I realized that my wall started to go up around the age of four. I did not live with my mother and she would call me on the phone and say things to me like, “Why haven’t you called me to tell me you love me? Or to check on my health?” Although I was only four, somehow, I knew this wasn’t how a mother behaves with a child. There was more to my relationship with my mother that I won’t get into, but the memory I had of this today sparked my curiosity as to why I had such a difficult time looking at myself in the mirror. Feeling not good enough continued growing into a lack of self-acceptance.
There was more to my relationship with my mother that I won’t get into, but the memory I had of this today sparked my curiosity as to why I had such a difficult time looking at myself in the mirror. Feeling not good enough continued growing into a lack of self-acceptance.
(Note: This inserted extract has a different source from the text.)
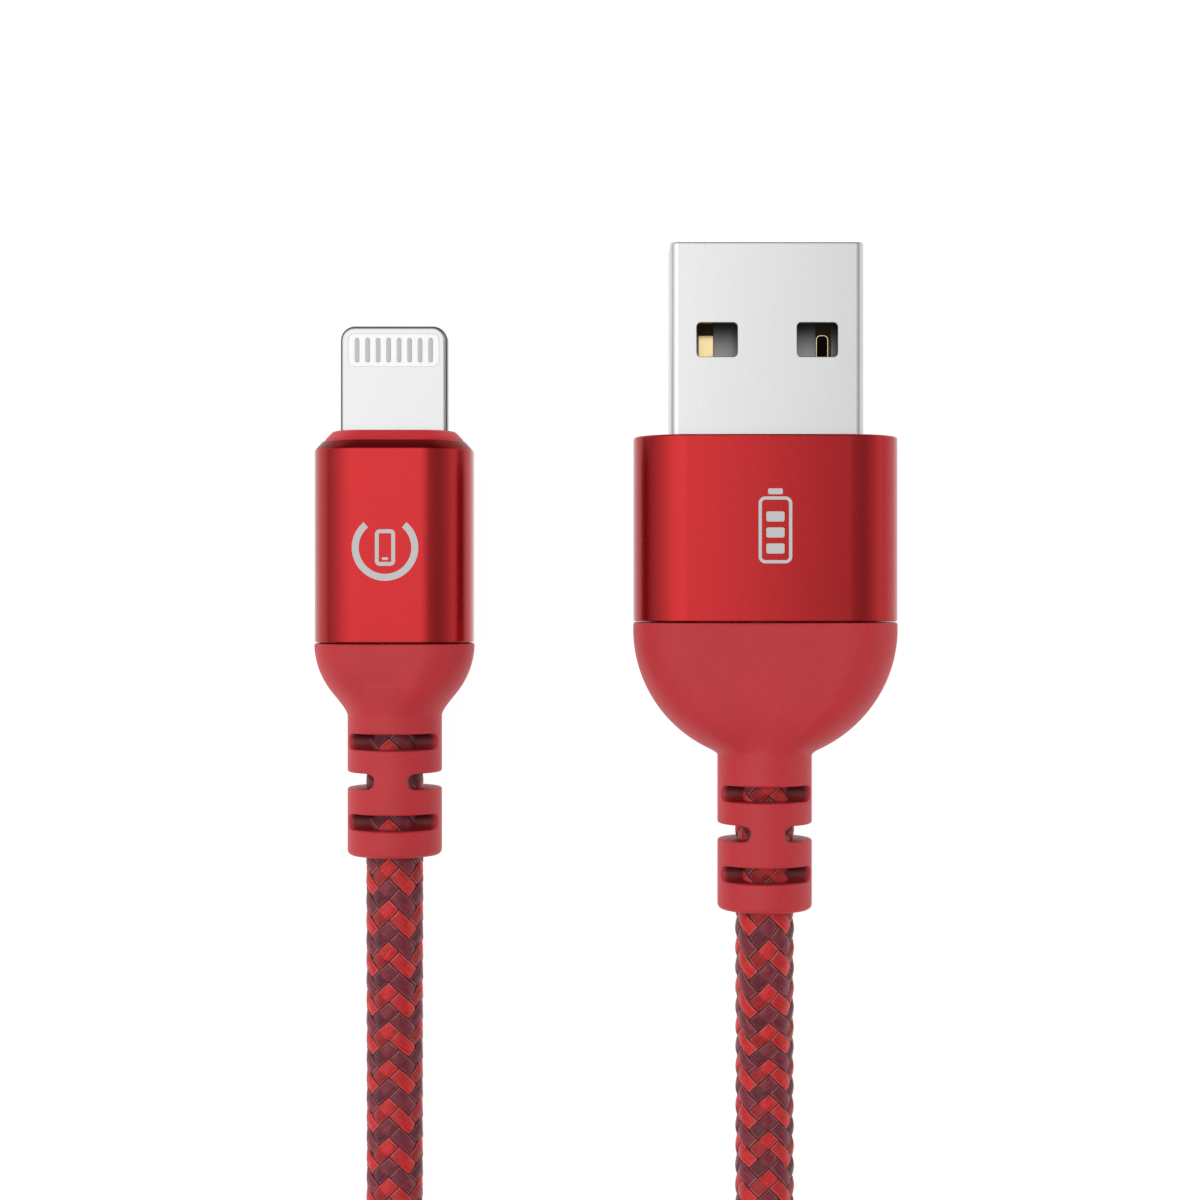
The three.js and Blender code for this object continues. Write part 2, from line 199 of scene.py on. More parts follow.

From the relationship with my mother, I closed off and put a wall of protection around me so thick and tall, no one was going to get through it, not even me. I was bound and determined that no one would hurt me like that ever again. That sweet, gentle little girl was so scared, it was all she could do to protect herself from the “monsters” of the world or so she thought.
I have since forgiven my mother and myself for the things that went on between us.
The Result of Protection
Protection is fine, if you are being chased by a tiger and looking for a place to hid or a place to go inside during a thunderstorm. For me, using protection to keep life out and my Self locked inside is not healthy. Self-love can’t get through and if I can’t love myself, how am I going to be able to love or trust anything or anyone else.
Also, being in a protective shell is very lonely. I have friends around me, but I keep them at bay, just to make sure I wouldn’t get hurt again. A lonely life for sure.
The Lesson – Vulnerability and Connection
Now I am in a crash course of breaking that wall down and connecting with my little girl. I observe her all the time from above. I still see her having that gentle sweetness that I remember people being drawn to. I think people are still drawn to that, but in protecting myself, the loneliness sets in because I don’t allow them in. I have locked myself down for my entire life until I started doing the mirror work and now I begin to see her clearly.
I have always looked outside my Self for connection. The tricky part for me is that I won’t be able to connect with anyone if I am so busy protecting myself.
I am tired of living life this way, so I decided to get brave and follow through on the mirror exercise. I knew I wanted things to change in my life. Really it was my only option.
Learning this today has brought me a new sense of vulnerability. Sharing it is scary as hell, but here is the thing. The more vulnerable I am with myself, the closer I get to my little girl and the happier I feel. I’m not quite there yet but I still feel it somehow.
I have found that the closer I can get to my little girl, the more things in my life begin to fall into place. The most interesting part of this puzzle is this. What if the thing I’m running from is actually my salvation?
What Can You Do?
Have you ever felt like you have been living a lie? Do you feel like even though you have everything you have ever wanted, there is a gnawing sensation that keeps you unfulfilled with your life? What can you do to find peace and freedom?
4 Small Ways You Can Connect with Your Self
- Go out into nature without any technology and sit quietly by a tree or brook with your Self. Stay there for 15 minutes. Don’t interact with anyone. Bring a journal and record any thoughts that came to you while you were sitting. You can even pose a question in your head about something that you have wanted an answer to for a long time. Write down what you find out. (Please understand that changing old habits into new ones require a lot of practice. If this isn’t a habit yet, your logical mind will probably take over. For the first few attempts, it may be hard as hell to do this. Don’t stop. Don’t give up on yourself. Keep going. I promise you it will start to work.
- Take a 20-minute soak in the tub with Epsom Salts. Again, no technology other than calming music if you choose. Meditate or just relax into the water. Breathe and if thoughts of what you could be doing come to mind, say thank you for coming, release them and continue to breathe. You can get to those later. 20-minutes for yourself isn’t that long. Allow the bath to cleanse you of whatever is happening in your life at the moment. The Epsom Salts removes physical and energetic impurities and you can also put an essential oil in the water too. Lavender generally works best for relaxation.
- This is probably one of the most important things you can do to connect with yourself. There are many ways of doing it, you can do research online to find the most suitable way for you. I like to breathe in, to the count of 4 and out, to the count of 4. Taking breaths in all the way into your stomach is very cleansing and relaxing. You can do this anywhere. If you are at work, take a step away from your work every 50 minutes. A ten-minute breathing break will not only connect you but will also revitalize you and up your productivity.
- The following four words have been a lifesaver for me. But they are so true and they work. Repeat 3 times, “This too shall pass.” And it will.
Protection took me out of connecting with others fully. Vulnerability is showing me that connection.
Vulnerability and connection are not separate.
Know this. You are a lot stronger than you may think you are right now. Baby steps. Take these a little bit at a time. Don’t give up. Always remember…you are worth it.
I would love to get some feedback to see how this situation works with you.
Spiritual connection is all about vulnerability. It’s about reconnecting with my spirit and then connecting with the spirits of others.